Di SMPN 6, dia juga menjadi bintang walaupun selama tahun pertama dia berjalan kaki pergi-pulang sekolah. Sering pula dia menumpang sepeda kawannya, tentu saja dengan ‘jasa balik’ mengayuhkan sepeda. Predikat Juara I Umum tak pernah lepas darinya. Di kelas 2 SMPN, ketika adiknya Katon menyusul masuk sekolah itu, mereka beroleh hadiah sebuah sepeda BMX dari sang bapak. Cukup bergengsi ketika itu. Ketika sang bapak meninggal dunia, sepeda itulah yang menjadi penghibur bagi kedua kakak-adik itu agar tidak tenggelam dalam kesedihan.
Kehilangan bapak, Elnino kecil justru semakin menggila dalam belajar. Buku-buku perpustakaan sekolah jadi ‘makanannya’. Dia mempelajari semua yang belum diajarkan oleh guru. Jadinya dia sendiri sering bosan ketika sesuatu yang telah dibacanya masih diajarkan oleh guru di kelas.

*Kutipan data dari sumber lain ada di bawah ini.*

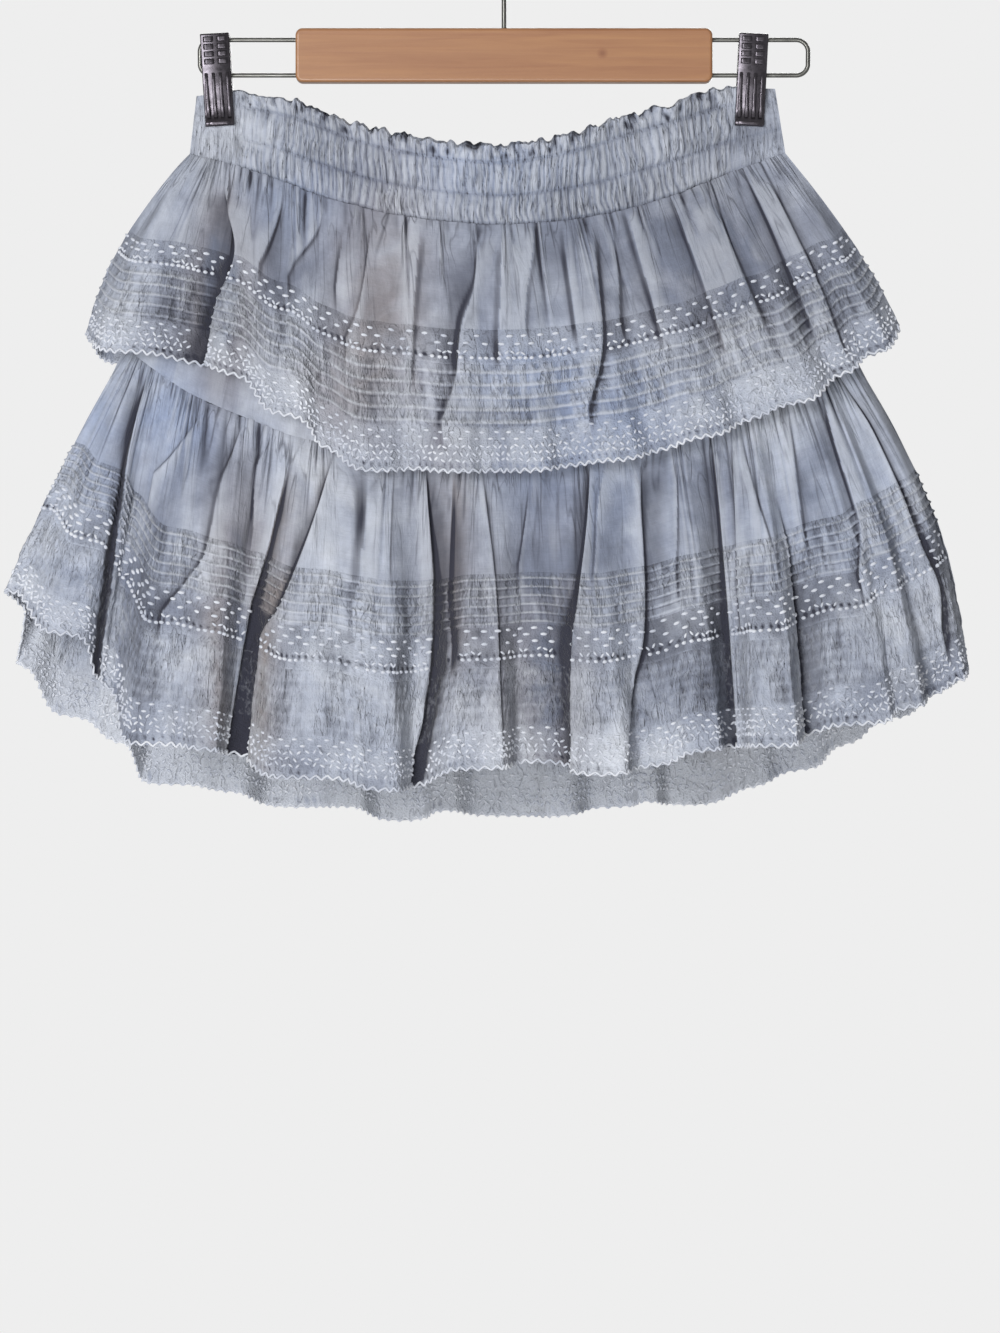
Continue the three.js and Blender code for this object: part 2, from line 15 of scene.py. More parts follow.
import bpy
import numpy as np
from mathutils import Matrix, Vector


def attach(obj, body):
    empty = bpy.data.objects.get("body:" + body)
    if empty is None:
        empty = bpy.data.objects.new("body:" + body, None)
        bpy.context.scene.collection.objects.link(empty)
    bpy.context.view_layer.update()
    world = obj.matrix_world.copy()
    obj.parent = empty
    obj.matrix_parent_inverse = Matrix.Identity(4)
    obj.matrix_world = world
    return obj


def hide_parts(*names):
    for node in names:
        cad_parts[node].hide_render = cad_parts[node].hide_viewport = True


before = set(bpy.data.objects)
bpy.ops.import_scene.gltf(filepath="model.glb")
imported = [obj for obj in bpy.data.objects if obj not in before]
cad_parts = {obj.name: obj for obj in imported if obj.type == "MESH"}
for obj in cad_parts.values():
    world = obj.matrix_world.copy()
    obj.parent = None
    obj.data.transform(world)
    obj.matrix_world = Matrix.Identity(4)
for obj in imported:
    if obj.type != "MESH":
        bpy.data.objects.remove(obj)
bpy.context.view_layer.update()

LOG = logging.getLogger("skirt")
MM = 0.001
SEAM_PLANE = 0.15
WAIST_LEFT, WAIST_RIGHT, WAIST_MIDDLE = -172.7, 154.6, -9.0
YOKE_LEFT, YOKE_RIGHT, YOKE_ROUNDNESS = -208.0, 190.0, 2.5
BACK_LIFT = 4.0
TOP_RUN = 0.34
FLARE = 0.8
CLIP_LEFT, CLIP_RIGHT = -157.5, 136.0


class Face(Enum):
    """The side of the skirt that a piece is cut for."""

    FRONT = -1
    BACK = 1

    @property
    def label(self) -> str:
        """The side's word in the pieces' names."""
        return self.name.lower()


class Weave(Enum):
    """How a band's cloth is made."""

    PLAIN = "plain"
    TUCKED = "tucked"
    NET = "net"
    GAUZE = "gauze"
    SHIRRED = "shirred"


class Tier(Enum):
    """Which of the two ruffles a piece belongs to."""

    UPPER = "upper"
    LOWER = "lower"


class Work(Enum):
    """The kinds of raised work on the lace."""

    DASH = "dash"
    KNOT = "knot"
    LEAF = "leaf"
    ZIGZAG = "zigzag"


class Tone(Enum):
    """Which way a patch leans. Blue and warm patches are tints of the mineral wash, and warm ones along the
    folds also give the painted shade there its brown. Dark patches darken the cloth: the wide ones in broad
    clouds, the tall narrow ones along the folds as painted shade.
    """

    BLUE = 0
    WARM = 1
    DEEP = 2


# The waistband's edge and lower seam, and how far it stands off on the front and on the back:
# topX, topZ, footX, footZ, front, back
WAIST_SECTIONS = (
    (-169, -99, -172.7, -131, 0, 0),
    (-146, -96.5, -147, -137.5, 0, 0),
    (-121, -100.5, -124, -145.5, 5, 3),
    (-104, -106, -104, -153.5, 9, 5),
    (-84, -114.5, -84, -159.5, 12, 6.5),
    (-60, -121, -59, -165.5, 15, 7.5),
    (-35, -125.5, -34, -169, 17, 8),
    (-2, -128.5, -2, -171, 18, 8),
    (26, -124, 25, -169.5, 17, 8),
    (47, -118.5, 50, -166, 15, 7.5),
    (68.5, -110.5, 74, -160.5, 12, 6.5),
    (97, -102.5, 100, -151.5, 7, 4),
    (125, -94.5, 125, -141, 0, 0),
    (149, -95, 154.6, -130.5, 0, 0),
)
# down, thickness
WAIST_THICKNESS = ((0, 1.4), (0.2, 1.5), (0.41, 2.4), (0.63, 1.7), (0.82, 2.5), (1, 2.7))
YOKE_SEAM = (
    (-208, -238),
    (-172, -263),
    (-140, -277),
    (-110, -288),
    (-60, -296),
    (0, -298),
    (60, -293),
    (100, -284),
    (150, -266),
    (190, -238),
)
YOKE_DEPTH = {Face.FRONT: 24.0, Face.BACK: 20.0}
# The ruffles' flutes: topX, hemX, hemZ, out, flat
UPPER_FRONT = (
    (-172.7, -230, -228.5, 0, 0),
    (-166, -206, -241, 27, 12),
    (-156, -165, -247, 23, 4),
    (-143, -146, -254, 36, 5),
    (-120, -119, -276, 41, 9),
    (-100, -97, -294, 36, 4),
    (-78, -72, -307, 45, 9),
    (-55, -49, -305, 39, 5),
    (-35, -26, -307.5, 46, 8),
    (-17, -6, -306.5, 41, 5),
    (1, 14, -307, 47, 9),
    (19, 37, -303.5, 41, 5),
    (38, 62, -301, 46, 9),
    (57, 87, -295, 39, 5),
    (76, 110, -288, 42, 9),
    (95, 135, -278, 34, 5),
    (115, 160, -269, 34, 9),
    (134, 186, -253, 22, 5),
    (146, 204, -240, 18, 6),
    (154.6, 217, -225, 0, 0),
)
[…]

Untung saja dia punya hobi lain di rumah; bermain layangan dan sepak bola. Dia direkrut sebagai gelandang kesebelasan AC MILAN milik Alwin Podungge di Sipatana—klub yang cukup disegani di kancah persepakbolaan anak-anak di Kota Gorontalo dan sekitarnya kala itu.